# PROMPT
Reproduce the material in full, exactly as written.

── EXTRACTED ENTRIES

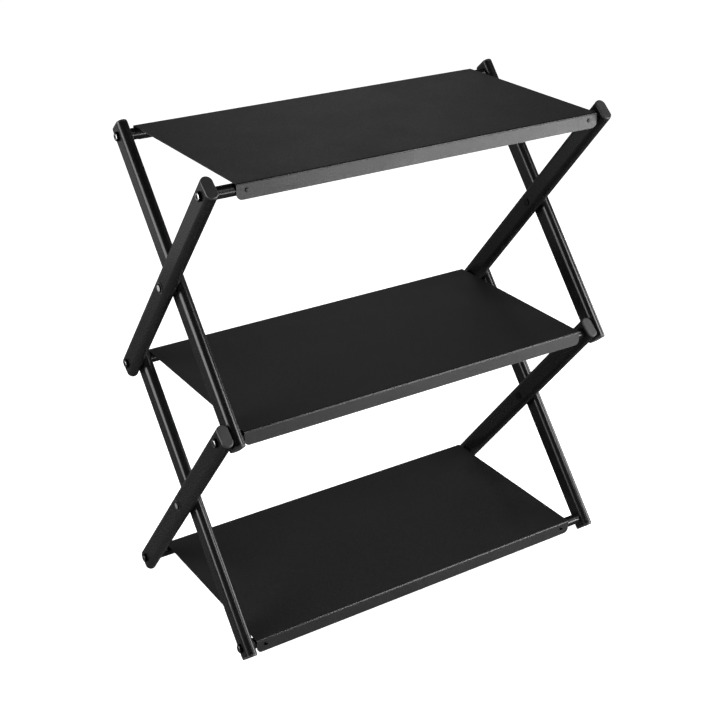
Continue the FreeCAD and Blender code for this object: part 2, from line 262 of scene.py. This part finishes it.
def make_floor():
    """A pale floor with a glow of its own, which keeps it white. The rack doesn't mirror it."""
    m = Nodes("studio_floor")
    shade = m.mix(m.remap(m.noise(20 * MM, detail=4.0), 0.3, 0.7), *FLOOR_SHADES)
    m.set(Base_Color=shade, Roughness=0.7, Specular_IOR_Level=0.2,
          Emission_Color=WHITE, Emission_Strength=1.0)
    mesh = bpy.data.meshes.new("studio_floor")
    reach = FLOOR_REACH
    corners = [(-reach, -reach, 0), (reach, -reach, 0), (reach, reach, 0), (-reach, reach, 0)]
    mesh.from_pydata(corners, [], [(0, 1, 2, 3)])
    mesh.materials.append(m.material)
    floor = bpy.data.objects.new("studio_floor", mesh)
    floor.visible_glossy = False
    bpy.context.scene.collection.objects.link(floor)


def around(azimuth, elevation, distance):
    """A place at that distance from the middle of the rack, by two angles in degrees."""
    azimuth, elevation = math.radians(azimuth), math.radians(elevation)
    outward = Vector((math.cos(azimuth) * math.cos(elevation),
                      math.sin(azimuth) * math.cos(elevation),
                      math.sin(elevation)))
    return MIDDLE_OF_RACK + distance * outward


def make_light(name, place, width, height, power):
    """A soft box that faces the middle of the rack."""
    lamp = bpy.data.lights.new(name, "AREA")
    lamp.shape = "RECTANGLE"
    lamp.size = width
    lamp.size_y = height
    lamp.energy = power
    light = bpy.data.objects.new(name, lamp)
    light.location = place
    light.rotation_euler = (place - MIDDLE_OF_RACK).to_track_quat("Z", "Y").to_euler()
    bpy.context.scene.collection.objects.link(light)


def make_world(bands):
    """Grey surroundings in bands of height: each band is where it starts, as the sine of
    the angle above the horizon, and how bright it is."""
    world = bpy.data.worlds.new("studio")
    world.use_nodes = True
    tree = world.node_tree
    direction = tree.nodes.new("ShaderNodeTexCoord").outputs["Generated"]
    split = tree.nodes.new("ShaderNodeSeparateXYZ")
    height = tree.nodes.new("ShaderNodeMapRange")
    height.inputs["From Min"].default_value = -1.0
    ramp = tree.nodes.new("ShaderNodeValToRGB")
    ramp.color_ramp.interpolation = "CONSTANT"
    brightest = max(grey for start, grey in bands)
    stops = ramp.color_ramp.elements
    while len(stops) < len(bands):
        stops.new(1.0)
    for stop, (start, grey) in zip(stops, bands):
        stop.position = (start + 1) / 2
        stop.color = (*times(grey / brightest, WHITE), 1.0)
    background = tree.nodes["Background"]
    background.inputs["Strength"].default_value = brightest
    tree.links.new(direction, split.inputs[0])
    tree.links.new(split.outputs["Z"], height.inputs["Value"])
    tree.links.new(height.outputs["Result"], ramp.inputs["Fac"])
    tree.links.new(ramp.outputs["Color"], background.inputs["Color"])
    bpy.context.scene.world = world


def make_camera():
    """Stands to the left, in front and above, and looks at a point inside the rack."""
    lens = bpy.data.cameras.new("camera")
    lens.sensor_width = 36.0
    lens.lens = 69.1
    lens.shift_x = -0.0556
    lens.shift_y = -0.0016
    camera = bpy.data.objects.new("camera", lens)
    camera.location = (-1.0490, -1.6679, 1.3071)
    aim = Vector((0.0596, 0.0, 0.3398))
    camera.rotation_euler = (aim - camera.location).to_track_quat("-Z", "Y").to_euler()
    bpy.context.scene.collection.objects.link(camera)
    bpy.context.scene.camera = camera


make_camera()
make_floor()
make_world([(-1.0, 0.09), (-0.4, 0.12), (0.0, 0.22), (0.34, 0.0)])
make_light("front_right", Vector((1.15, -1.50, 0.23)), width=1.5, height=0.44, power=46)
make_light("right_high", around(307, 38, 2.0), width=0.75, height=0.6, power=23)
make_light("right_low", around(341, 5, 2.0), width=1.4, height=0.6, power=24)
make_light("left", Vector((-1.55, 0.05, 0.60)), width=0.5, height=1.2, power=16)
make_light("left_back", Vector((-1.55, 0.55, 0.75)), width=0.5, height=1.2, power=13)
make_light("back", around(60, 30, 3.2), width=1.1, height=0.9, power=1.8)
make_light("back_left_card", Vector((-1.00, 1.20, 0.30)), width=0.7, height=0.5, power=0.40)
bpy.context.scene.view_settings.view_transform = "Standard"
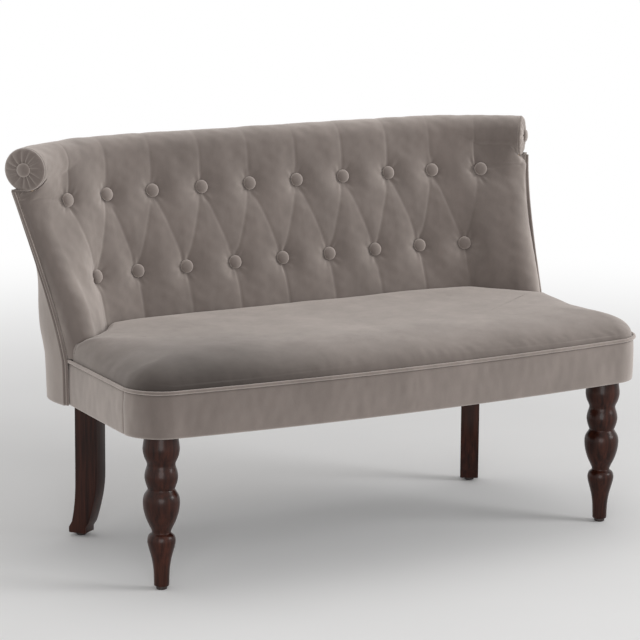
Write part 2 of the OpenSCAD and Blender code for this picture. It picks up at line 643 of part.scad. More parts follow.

────

# RESULT
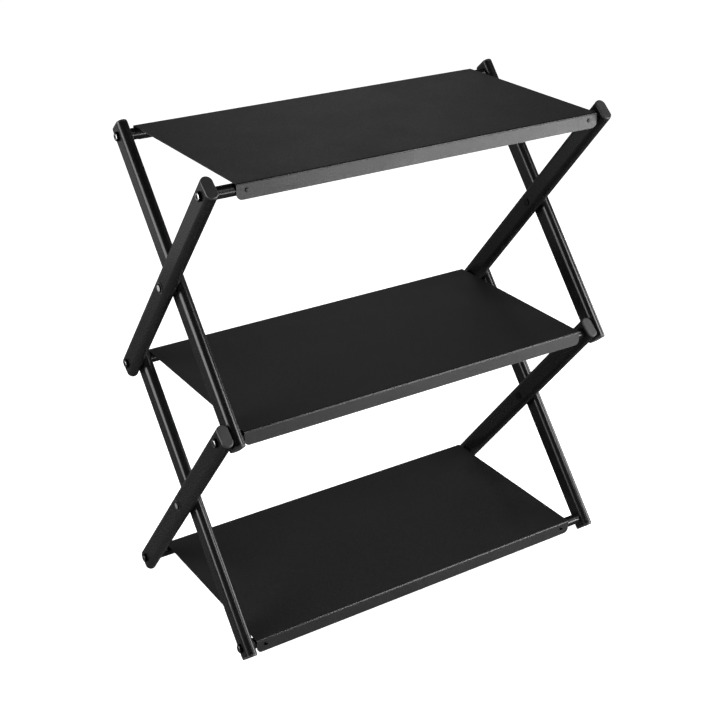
Continue the FreeCAD and Blender code for this object: part 2, from line 262 of scene.py. This part finishes it.
def make_floor():
    """A pale floor with a glow of its own, which keeps it white. The rack doesn't mirror it."""
    m = Nodes("studio_floor")
    shade = m.mix(m.remap(m.noise(20 * MM, detail=4.0), 0.3, 0.7), *FLOOR_SHADES)
    m.set(Base_Color=shade, Roughness=0.7, Specular_IOR_Level=0.2,
          Emission_Color=WHITE, Emission_Strength=1.0)
    mesh = bpy.data.meshes.new("studio_floor")
    reach = FLOOR_REACH
    corners = [(-reach, -reach, 0), (reach, -reach, 0), (reach, reach, 0), (-reach, reach, 0)]
    mesh.from_pydata(corners, [], [(0, 1, 2, 3)])
    mesh.materials.append(m.material)
    floor = bpy.data.objects.new("studio_floor", mesh)
    floor.visible_glossy = False
    bpy.context.scene.collection.objects.link(floor)


def around(azimuth, elevation, distance):
    """A place at that distance from the middle of the rack, by two angles in degrees."""
    azimuth, elevation = math.radians(azimuth), math.radians(elevation)
    outward = Vector((math.cos(azimuth) * math.cos(elevation),
                      math.sin(azimuth) * math.cos(elevation),
                      math.sin(elevation)))
    return MIDDLE_OF_RACK + distance * outward


def make_light(name, place, width, height, power):
    """A soft box that faces the middle of the rack."""
    lamp = bpy.data.lights.new(name, "AREA")
    lamp.shape = "RECTANGLE"
    lamp.size = width
    lamp.size_y = height
    lamp.energy = power
    light = bpy.data.objects.new(name, lamp)
    light.location = place
    light.rotation_euler = (place - MIDDLE_OF_RACK).to_track_quat("Z", "Y").to_euler()
    bpy.context.scene.collection.objects.link(light)


def make_world(bands):
    """Grey surroundings in bands of height: each band is where it starts, as the sine of
    the angle above the horizon, and how bright it is."""
    world = bpy.data.worlds.new("studio")
    world.use_nodes = True
    tree = world.node_tree
    direction = tree.nodes.new("ShaderNodeTexCoord").outputs["Generated"]
    split = tree.nodes.new("ShaderNodeSeparateXYZ")
    height = tree.nodes.new("ShaderNodeMapRange")
    height.inputs["From Min"].default_value = -1.0
    ramp = tree.nodes.new("ShaderNodeValToRGB")
    ramp.color_ramp.interpolation = "CONSTANT"
    brightest = max(grey for start, grey in bands)
    stops = ramp.color_ramp.elements
    while len(stops) < len(bands):
        stops.new(1.0)
    for stop, (start, grey) in zip(stops, bands):
        stop.position = (start + 1) / 2
        stop.color = (*times(grey / brightest, WHITE), 1.0)
    background = tree.nodes["Background"]
    background.inputs["Strength"].default_value = brightest
    tree.links.new(direction, split.inputs[0])
    tree.links.new(split.outputs["Z"], height.inputs["Value"])
    tree.links.new(height.outputs["Result"], ramp.inputs["Fac"])
    tree.links.new(ramp.outputs["Color"], background.inputs["Color"])
    bpy.context.scene.world = world


def make_camera():
    """Stands to the left, in front and above, and looks at a point inside the rack."""
    lens = bpy.data.cameras.new("camera")
    lens.sensor_width = 36.0
    lens.lens = 69.1
    lens.shift_x = -0.0556
    lens.shift_y = -0.0016
    camera = bpy.data.objects.new("camera", lens)
    camera.location = (-1.0490, -1.6679, 1.3071)
    aim = Vector((0.0596, 0.0, 0.3398))
    camera.rotation_euler = (aim - camera.location).to_track_quat("-Z", "Y").to_euler()
    bpy.context.scene.collection.objects.link(camera)
    bpy.context.scene.camera = camera


make_camera()
make_floor()
make_world([(-1.0, 0.09), (-0.4, 0.12), (0.0, 0.22), (0.34, 0.0)])
make_light("front_right", Vector((1.15, -1.50, 0.23)), width=1.5, height=0.44, power=46)
make_light("right_high", around(307, 38, 2.0), width=0.75, height=0.6, power=23)
make_light("right_low", around(341, 5, 2.0), width=1.4, height=0.6, power=24)
make_light("left", Vector((-1.55, 0.05, 0.60)), width=0.5, height=1.2, power=16)
make_light("left_back", Vector((-1.55, 0.55, 0.75)), width=0.5, height=1.2, power=13)
make_light("back", around(60, 30, 3.2), width=1.1, height=0.9, power=1.8)
make_light("back_left_card", Vector((-1.00, 1.20, 0.30)), width=0.7, height=0.5, power=0.40)
bpy.context.scene.view_settings.view_transform = "Standard"
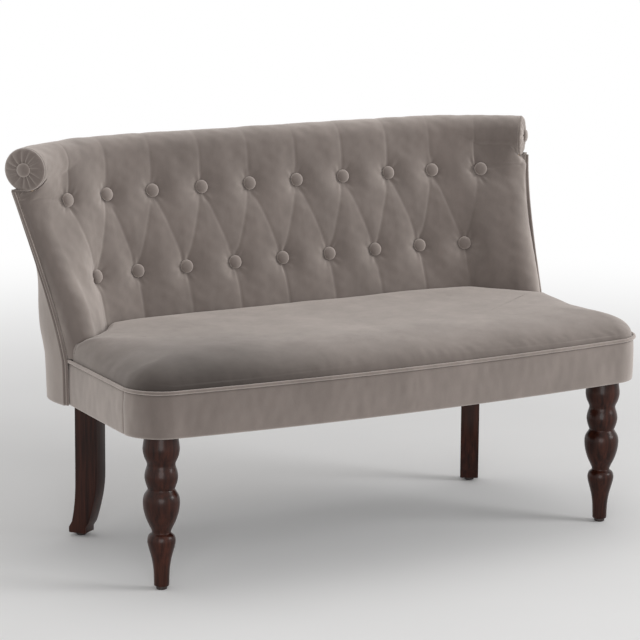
Write part 2 of the OpenSCAD and Blender code for this picture. It picks up at line 643 of part.scad. More parts follow.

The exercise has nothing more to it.